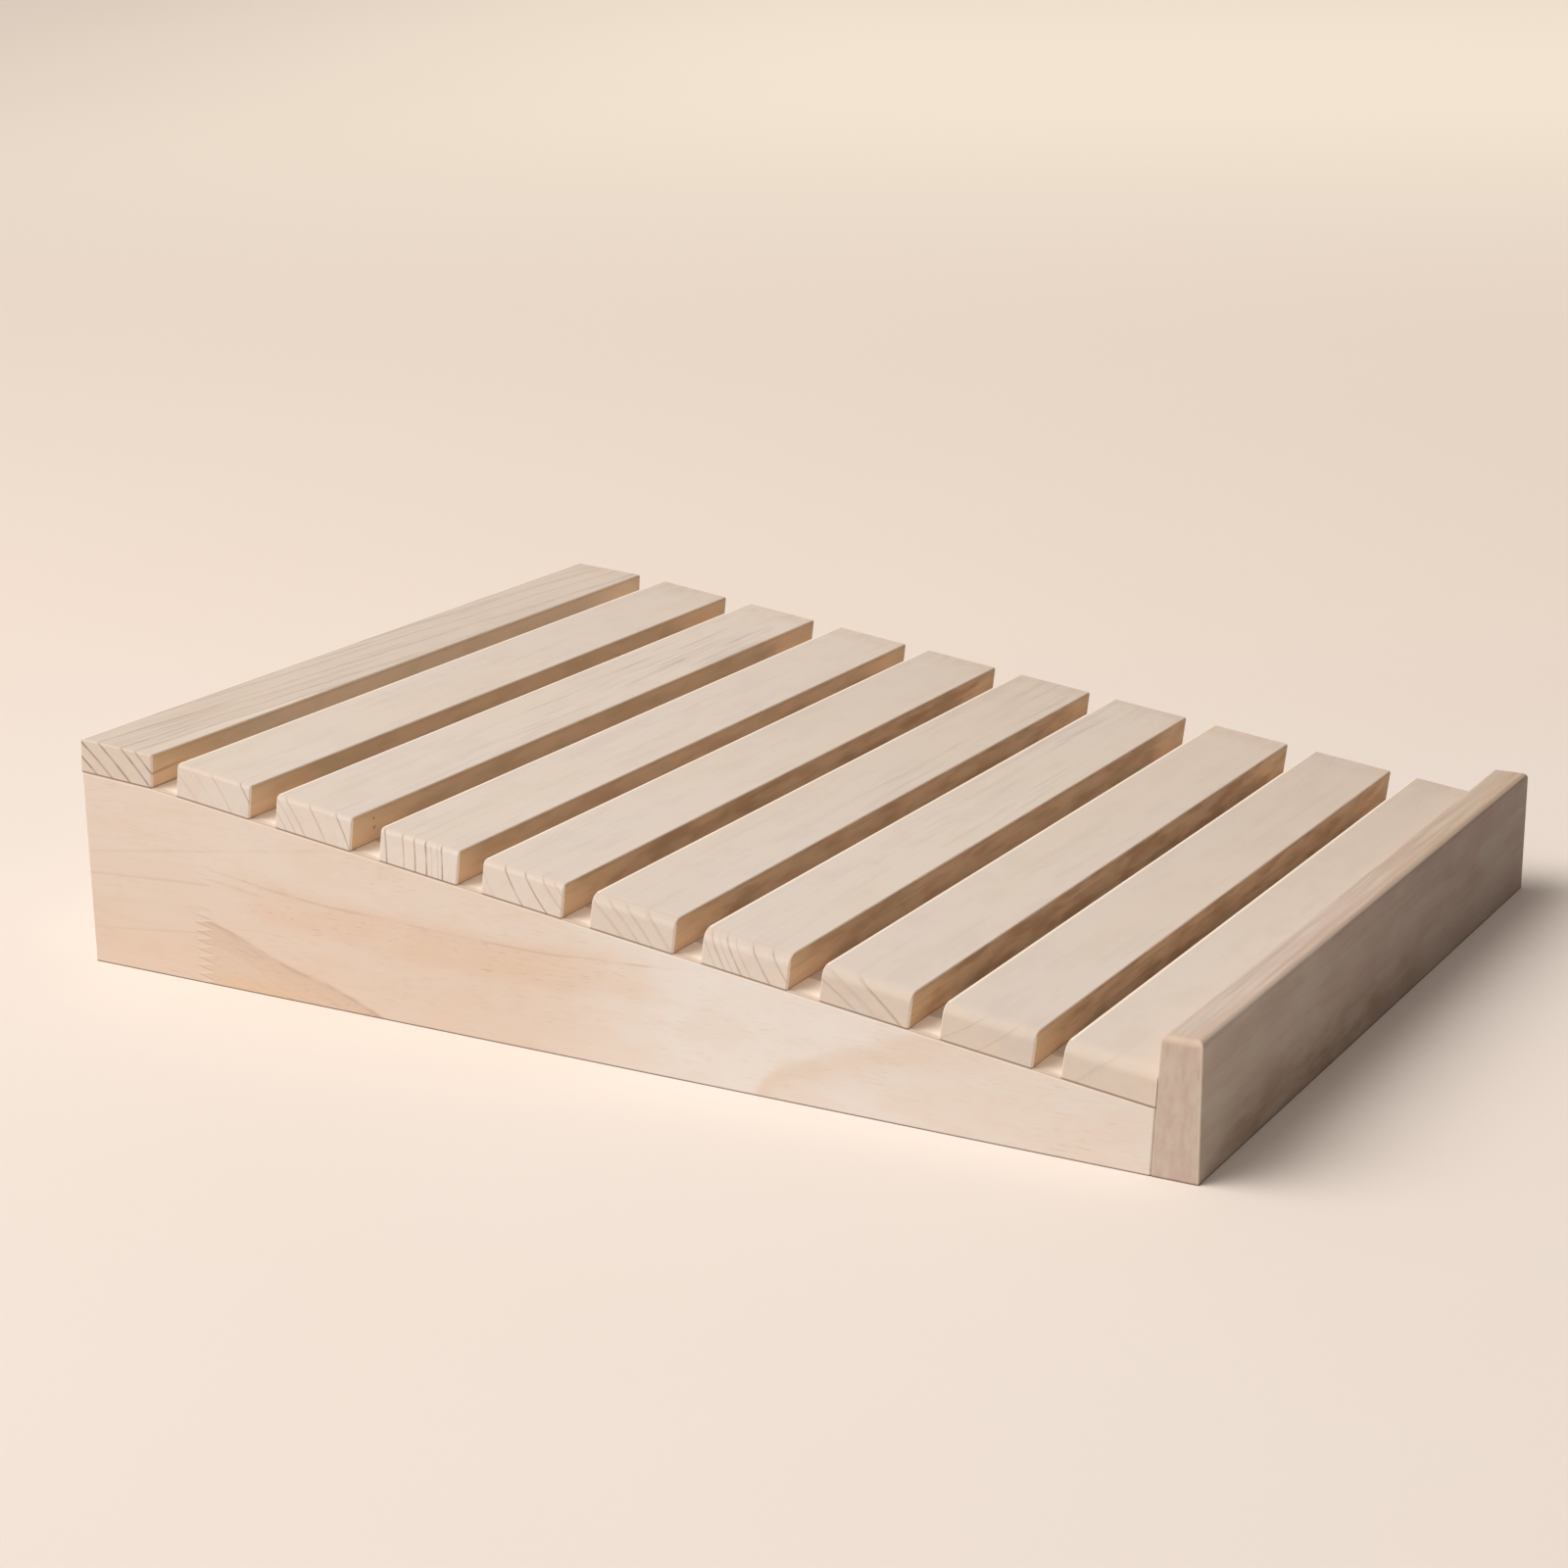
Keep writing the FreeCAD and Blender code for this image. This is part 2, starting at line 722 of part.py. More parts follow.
def write_parts(pieces):
    os.makedirs("parts", exist_ok=True)
    for piece in pieces:
        if piece.Shape.isNull() or not piece.Shape.isValid():
            raise SystemExit(f"{piece.Label} has no valid shape")
        if len(piece.Shape.Solids) != value(SOLIDS_IN_SET.get(piece.Label, "1")):
            raise SystemExit(f"{piece.Label} has a wrong number of solids")
        piece.Shape.exportStep(os.path.join("parts", f"{piece.Label}.step"))


def main():
    fill_sheet()
    lip_dowel_place = (f"{LIP_BACK} - lip_dowel_in_lip", SIDE_MIDDLE)
    rail_dowel_place = (f"{INSIDE} + rail_dowel_in_side - rail_dowel_length", f"-{RAIL_MIDDLE}")
    pieces = make_sides() + make_cleats() + make_slats()
    pieces += [
        make_back_rail(),
        make_front_lip(),
        make_slat_screws(),
        make_cleat_screws(),
        make_dowels("lip_dowels", "YZ_Plane", lip_dowel_place, "lip_dowel", LIP_DOWELS),
        make_dowels("rail_dowels", "XZ_Plane", rail_dowel_place, "rail_dowel", RAIL_DOWELS),
    ]
    doc.recompute()
    check_objects()
    write_parts(pieces)


main()
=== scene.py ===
"""Bakery bread rack: materials, floor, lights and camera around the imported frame.

Lengths on Blender objects are metres. Inside the materials they are millimetres.
"""

from dataclasses import dataclass
import math

import bpy
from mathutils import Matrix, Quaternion, Vector


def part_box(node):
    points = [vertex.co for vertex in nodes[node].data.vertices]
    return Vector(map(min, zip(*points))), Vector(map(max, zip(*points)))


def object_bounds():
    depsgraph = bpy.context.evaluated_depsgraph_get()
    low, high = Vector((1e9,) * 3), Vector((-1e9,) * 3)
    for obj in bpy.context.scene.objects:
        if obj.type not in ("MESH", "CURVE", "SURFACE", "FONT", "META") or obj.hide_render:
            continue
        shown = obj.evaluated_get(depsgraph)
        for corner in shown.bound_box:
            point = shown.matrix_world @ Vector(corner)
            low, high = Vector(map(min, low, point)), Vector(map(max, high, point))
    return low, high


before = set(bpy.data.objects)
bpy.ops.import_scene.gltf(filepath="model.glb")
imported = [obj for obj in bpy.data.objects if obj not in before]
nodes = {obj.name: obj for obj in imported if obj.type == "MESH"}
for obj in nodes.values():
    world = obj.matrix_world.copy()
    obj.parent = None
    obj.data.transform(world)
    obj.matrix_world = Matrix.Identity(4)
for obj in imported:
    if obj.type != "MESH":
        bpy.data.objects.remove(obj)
cad_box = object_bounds()

MM = 0.001

# ---------------------------------------------------------------- camera

CAMERA_PLACE = Vector((-1.4223, -0.7670, 0.5493))
CAMERA_TARGET = Vector((0.2145, 0.1466, 0.0))
CAMERA_ROLL = math.radians(-0.24)
CAMERA_LENS = 74.62
CAMERA_REACH = 200.0
SENSOR_WIDTH = 36.0

# ---------------------------------------------------------------- light

KEY_TOWARDS = Vector((-0.40, 0.50, 0.77))
KEY_SPREAD = math.radians(48)
LAMP_COLOUR = (1.0, 0.985, 0.965)
FAR_KEY_STRENGTH = 1.985
NEAR_KEY_DISTANCE = 2.5
NEAR_KEY_STRENGTH = 1.05
SKY_COLOUR = (1.0, 0.965, 0.93)
SKY_WARM = (1.0, 0.84, 0.70)
SKY_BRIGHT_SIDE = Vector((-0.75, 0.55, 0.40))
SKY_WEAK = 0.222
SKY_STRONG = 0.50
BACKDROP_LAMP_PLACE = Vector((6.2, 2.3, 4.0))
BACKDROP_LAMP_SIZE = 4.0
BACKDROP_LAMP_POWER = 11.0
UPWARDS = Vector((0.0, 0.0, 1.0))

# ---------------------------------------------------------------- floor

FLOOR_SIZE = 60.0

# The floor's painted light changes along these two directions.
FLOOR_AWAY = (0.873, 0.489, 0.0)
FLOOR_LEFTWARD = (-0.489, 0.873, 0.0)

# ---------------------------------------------------------------- places taken from the frame, mm

rack_low, rack_high = (corner / MM for corner in cad_box)
NEAR_END = rack_low.x
RACK_WIDTH = rack_high.x - rack_low.x
LIP_FACE = rack_low.y

# ---------------------------------------------------------------- values repeated from part.py, mm

SLAT_WIDTH = 45.0
LIP_HEIGHT = 64.5
DECK_LEAN = math.radians(7.0)
SEAT_LEAN = math.radians(3.5)
DECK_START = (-280.46, 31.4)
SEAT_START = (256.08, 97.28)
JOINT_MIDDLE = 228.0
JOINT_MOVED = 219.0
FINGER_PITCH = 4.5
FINGER_LENGTH = 10.0

# ---------------------------------------------------------------- lines of the sides' figure, mm

# Each is drawn through points (along, up), where along is 0 at the middle of the rack's depth.
UPPER_LINE = ((-120, 64), (-49, 54), (-26, 52), (0, 50.8), (26, 49), (66, 49.5), (93, 50.2),
              (119, 51.5), (156, 53), (183, 55), (207, 58), (235, 61))
LOWER_LINE = ((90, -18), (110, -6), (122, 0.5), (131, 4.5), (147, 10), (158, 13), (172, 15.5),
              (185, 19.5), (198, 24.5), (213, 29.5), (235, 34.5))
FRONT_LINE = ((-230, 60), (-161, 42.5), (-144, 36), (-129, 30.5), (-115, 24.5), (-96, 15),
              (-87, 4), (-80, -10))
LINES_LOW = -20.0
LINES_HIGH = 80.0

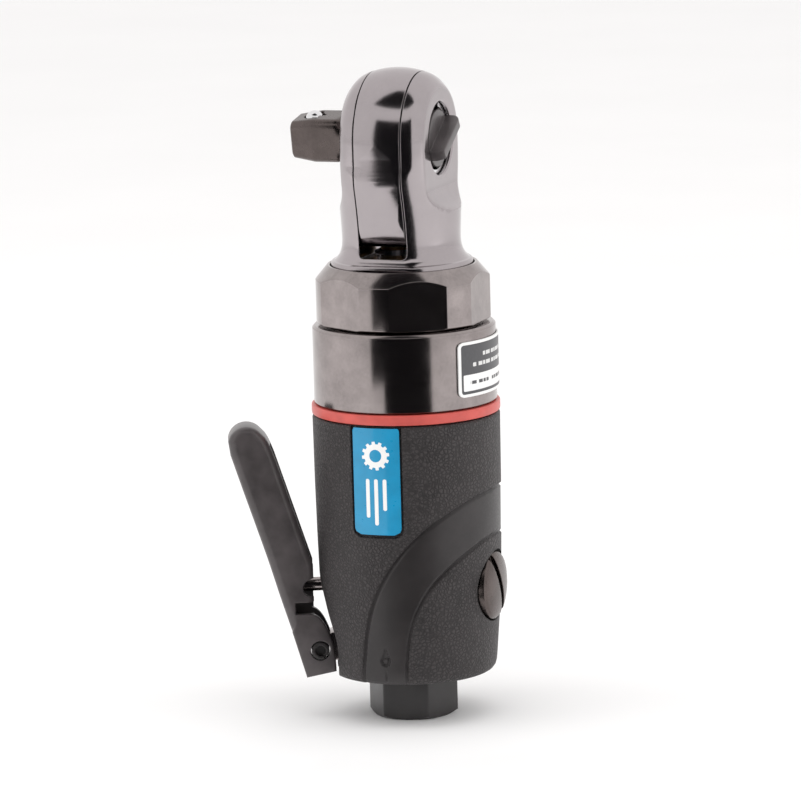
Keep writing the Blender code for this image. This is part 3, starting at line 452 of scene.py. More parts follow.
@maker
def badge_print():
    """Blue enamel with a generic sign: a toothed wheel over three streams of air."""
    made = Finish("badge_print")
    across, up = flat_position(made)
    hub = 5.6
    side = across * across + (up - hub) * (up - hub)
    reach = side.math('SQRT')
    turn = (up - hub).math('ARCTAN2', across)
    teeth = (turn * 12.0).math('SINE').ramp(-0.25, 0.25)
    rim = (reach - 2.55 - teeth * 0.55).under(0.0) * reach.over(1.35)
    mark = rim
    for place, middle_height, half_length in ((-1.9, -3.6, 4.2), (0.0, -4.4, 5.0), (1.9, -2.8, 3.4)):
        bar = rounded_box(across, up, (place, middle_height), (0.42, half_length), 0.4)
        mark = mark.either(bar.under(0.0))
    cloud = made.noise(4 * MM, 2.0).ramp(0.3, 0.7)
    base = made.mix(shade(colours().blue, 0.92), shade(colours().blue, 1.08), cloud)
    made.colour(made.mix(base, colours().white, mark))
    made.roughness(mark * 0.08 + made.noise(1.5 * MM, 3.0) * 0.1 + 0.24)
    made.set(Coat_Weight=0.5, Coat_Roughness=0.1)
    made.bump(mark, 0.02 * MM)
    return made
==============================
* DO THIS: Beginning with the line that contains "pieces = make_sides()" and ending with the line that contains "from mathutils import", repeat exactly those lines and no others.

* RESULT FOR THIS EXERCISE:
    pieces = make_sides() + make_cleats() + make_slats()
    pieces += [
        make_back_rail(),
        make_front_lip(),
        make_slat_screws(),
        make_cleat_screws(),
        make_dowels("lip_dowels", "YZ_Plane", lip_dowel_place, "lip_dowel", LIP_DOWELS),
        make_dowels("rail_dowels", "XZ_Plane", rail_dowel_place, "rail_dowel", RAIL_DOWELS),
    ]
    doc.recompute()
    check_objects()
    write_parts(pieces)


main()
=== scene.py ===
"""Bakery bread rack: materials, floor, lights and camera around the imported frame.

Lengths on Blender objects are metres. Inside the materials they are millimetres.
"""

from dataclasses import dataclass
import math

import bpy
from mathutils import Matrix, Quaternion, Vector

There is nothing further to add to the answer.